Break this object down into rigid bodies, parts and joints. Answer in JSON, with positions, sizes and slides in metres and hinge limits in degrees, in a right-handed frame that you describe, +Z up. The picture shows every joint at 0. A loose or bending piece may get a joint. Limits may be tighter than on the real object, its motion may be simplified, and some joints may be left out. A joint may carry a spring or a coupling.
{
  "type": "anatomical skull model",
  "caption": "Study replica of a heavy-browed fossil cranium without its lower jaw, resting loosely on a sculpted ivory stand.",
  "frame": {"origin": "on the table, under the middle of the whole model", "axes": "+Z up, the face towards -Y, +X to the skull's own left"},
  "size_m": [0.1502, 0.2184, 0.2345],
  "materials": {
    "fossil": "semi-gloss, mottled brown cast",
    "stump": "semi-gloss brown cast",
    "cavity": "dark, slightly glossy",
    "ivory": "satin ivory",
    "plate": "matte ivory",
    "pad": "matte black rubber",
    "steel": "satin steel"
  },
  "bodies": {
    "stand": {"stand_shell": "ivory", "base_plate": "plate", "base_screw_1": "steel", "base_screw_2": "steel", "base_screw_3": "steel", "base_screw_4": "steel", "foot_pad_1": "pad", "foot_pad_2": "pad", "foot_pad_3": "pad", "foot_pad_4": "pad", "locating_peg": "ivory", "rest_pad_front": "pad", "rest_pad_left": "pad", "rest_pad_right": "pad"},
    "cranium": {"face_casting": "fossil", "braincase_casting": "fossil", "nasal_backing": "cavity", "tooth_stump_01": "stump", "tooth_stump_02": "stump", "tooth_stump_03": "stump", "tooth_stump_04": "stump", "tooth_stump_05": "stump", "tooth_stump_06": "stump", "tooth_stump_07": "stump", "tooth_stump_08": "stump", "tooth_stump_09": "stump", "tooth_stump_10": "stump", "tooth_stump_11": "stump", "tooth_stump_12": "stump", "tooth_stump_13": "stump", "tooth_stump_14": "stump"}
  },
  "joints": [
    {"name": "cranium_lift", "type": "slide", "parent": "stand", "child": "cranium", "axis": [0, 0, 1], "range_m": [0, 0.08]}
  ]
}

• • • • •

◆ **Stated task**:
Write every line of the material above again, exactly.

◆ **The completed task**:
Break this object down into rigid bodies, parts and joints. Answer in JSON, with positions, sizes and slides in metres and hinge limits in degrees, in a right-handed frame that you describe, +Z up. The picture shows every joint at 0. A loose or bending piece may get a joint. Limits may be tighter than on the real object, its motion may be simplified, and some joints may be left out. A joint may carry a spring or a coupling.
{
  "type": "anatomical skull model",
  "caption": "Study replica of a heavy-browed fossil cranium without its lower jaw, resting loosely on a sculpted ivory stand.",
  "frame": {"origin": "on the table, under the middle of the whole model", "axes": "+Z up, the face towards -Y, +X to the skull's own left"},
  "size_m": [0.1502, 0.2184, 0.2345],
  "materials": {
    "fossil": "semi-gloss, mottled brown cast",
    "stump": "semi-gloss brown cast",
    "cavity": "dark, slightly glossy",
    "ivory": "satin ivory",
    "plate": "matte ivory",
    "pad": "matte black rubber",
    "steel": "satin steel"
  },
  "bodies": {
    "stand": {"stand_shell": "ivory", "base_plate": "plate", "base_screw_1": "steel", "base_screw_2": "steel", "base_screw_3": "steel", "base_screw_4": "steel", "foot_pad_1": "pad", "foot_pad_2": "pad", "foot_pad_3": "pad", "foot_pad_4": "pad", "locating_peg": "ivory", "rest_pad_front": "pad", "rest_pad_left": "pad", "rest_pad_right": "pad"},
    "cranium": {"face_casting": "fossil", "braincase_casting": "fossil", "nasal_backing": "cavity", "tooth_stump_01": "stump", "tooth_stump_02": "stump", "tooth_stump_03": "stump", "tooth_stump_04": "stump", "tooth_stump_05": "stump", "tooth_stump_06": "stump", "tooth_stump_07": "stump", "tooth_stump_08": "stump", "tooth_stump_09": "stump", "tooth_stump_10": "stump", "tooth_stump_11": "stump", "tooth_stump_12": "stump", "tooth_stump_13": "stump", "tooth_stump_14": "stump"}
  },
  "joints": [
    {"name": "cranium_lift", "type": "slide", "parent": "stand", "child": "cranium", "axis": [0, 0, 1], "range_m": [0, 0.08]}
  ]
}